We crossed the motorway bridge and looked down at the queuing traffic on the A22 … I’m joking, the road below was almost totally devoid of traffic. Considering the tolls aren’t that high (you can travel from west of Lagos all the way to the Spanish border for under nine euros) it’s incredible how few vehicles use it.
In the next village, I almost lost Harri when I stopped to photograph an eye-catching sculpture of a voluptuous woman sunbathing in her bikini.
After a perfectly still start to the day, there was now a bit of a wind whipping up; I hoped the weather forecasters hadn’t got it wrong again because neither of us were dressed for a storm and hadn’t brought raincoats with us.
You don’t have to come very far inland from the main resorts to feel like you have stumbled upon an altogether different Algarve, where people still lead quiet, traditional lives, tilling the rust-coloured soil, growing their own vegetables and sitting outside their homes bidding crazy Welsh hikers ‘bom dia‘. The only downside to this idyllic landscape is the constant barking of dogs! Neither do we understand why there are so many of them guarding one property in a country that’s not known for its high crime rates.

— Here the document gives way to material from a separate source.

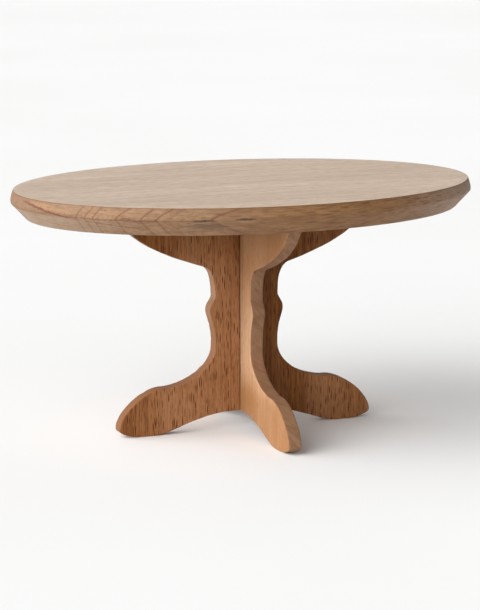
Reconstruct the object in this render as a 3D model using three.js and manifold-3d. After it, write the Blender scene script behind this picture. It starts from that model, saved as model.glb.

We reached the river which had thwarted our progress last December (the morning after our Christmas dinner with the crowd from Arte Bar when a certain person wasn’t feeling too well. It had recently rained, the stepping stones were half submerged by the river and a lot of debris had built up against them. After demolishing half a cooked chicken, Harri surveyed the scene and decided the river was probably passable if we took off our shoes and socks and kept hold of the steeping stones as we waded through the fast-flowing water. Fortunately, I managed to talk him out of this madness and instead of risking life and limb, we took a long detour to reach the other side. I say ‘fortunately’ because now the water had dropped to its pre-flood level we could see just how big the drop just inches from the stepping stones was. One wrong foot and we’d have tumbled into water at least two metres deep. I may not be great at reading maps or devising routes, but I can spot a dangerous river crossing a mile off!
As we neared Paderne, Harri presented me with an option of following a local walking route directly to the Roman Bridge or following a longer route into Paderne. It was warm and we’d liked the town very much on our last visit, so we opted for a beer in Paderne, even though it meant an avoidable climb afterwards.
The landscape above Paderne is absolutely beautiful with stunning views, an opinion clearly shared by the many people who have built and sympathetically renovated houses on the hillside. Despite climbing for over half a kilometre, we opted to walk a little farther to see the Moinho de Leitão, one of the oldest mills in the area which has now been restored, only to discover it’s closed at weekends. Still, it looked very nice though the fence.
We were meandering past some rather nice villas trying not to feel too envious when we realised we had acquired a walking companion. A young border collie had decided to join us on our walk and nothing we did could persuade him otherwise. We tried everything to drive him back – shouting at him in Portuguese, throwing stones near him, even dashing into vegetation in the hope we’d lose him – but to no avail. It was only when we reached Paderne castle and he spotted a dog walker that he lost interest in us. While we were relieved – we didn’t want him to follow us onto roads – we did feel slightly guilty for inadvertently handing over our problem to someone else.
One day we’ll visit Paderne castle properly, i.e. when it’s open, but on this visit we had to again content ourselves with wandering around the towering outer walls and enjoying the views across the gorge. I was taken aback when Harri announced it was already 3.30pm and we had still to descend to the Quarteira River below then climb out of the gorge. After that, there were still several miles to Boliqueime. If we didn’t want to be walking in the dark, we needed to get a move on.
After a somewhat hairy descent – during which Harri spotted a snake – we reached the Roman Bridge, where we were amazed to find the riverbed was completely dry (and looked like it had been that way for quite some time). There was once a mill here alongside the river. No-one knows exactly when O Moinho de Alfarrobeiro was built but it is known to have operated from the late nineteenth century until the 1930s. Presumably there was more water running past in those days.
We were now ‘off piste’ as Harri put it, having left the local circular walking route to head to Boliqueime, so were relying on Harri’s skill and the excellent Viewranger to deliver us safely to our destination.
Fortunately, the final climb of the day wasn’t as bad in reality as it had appeared from the lofty heights of the castle because I was starting to feel quite tired. Harri’s foot had been bothering him all day too – he’d somehow acquired a splinter in his heel which was very painful to walk on.
The last hour of walking was along historic lanes with fantastic views, including distant sea views towards Quarteira. It’s fair to say that the scenery between Paderne and Boliqueime is among the most beautiful we’d seen here in the Algarve and, from the number of sprawling villas and landscaped gardens we passed, we’re not the only ones who think so.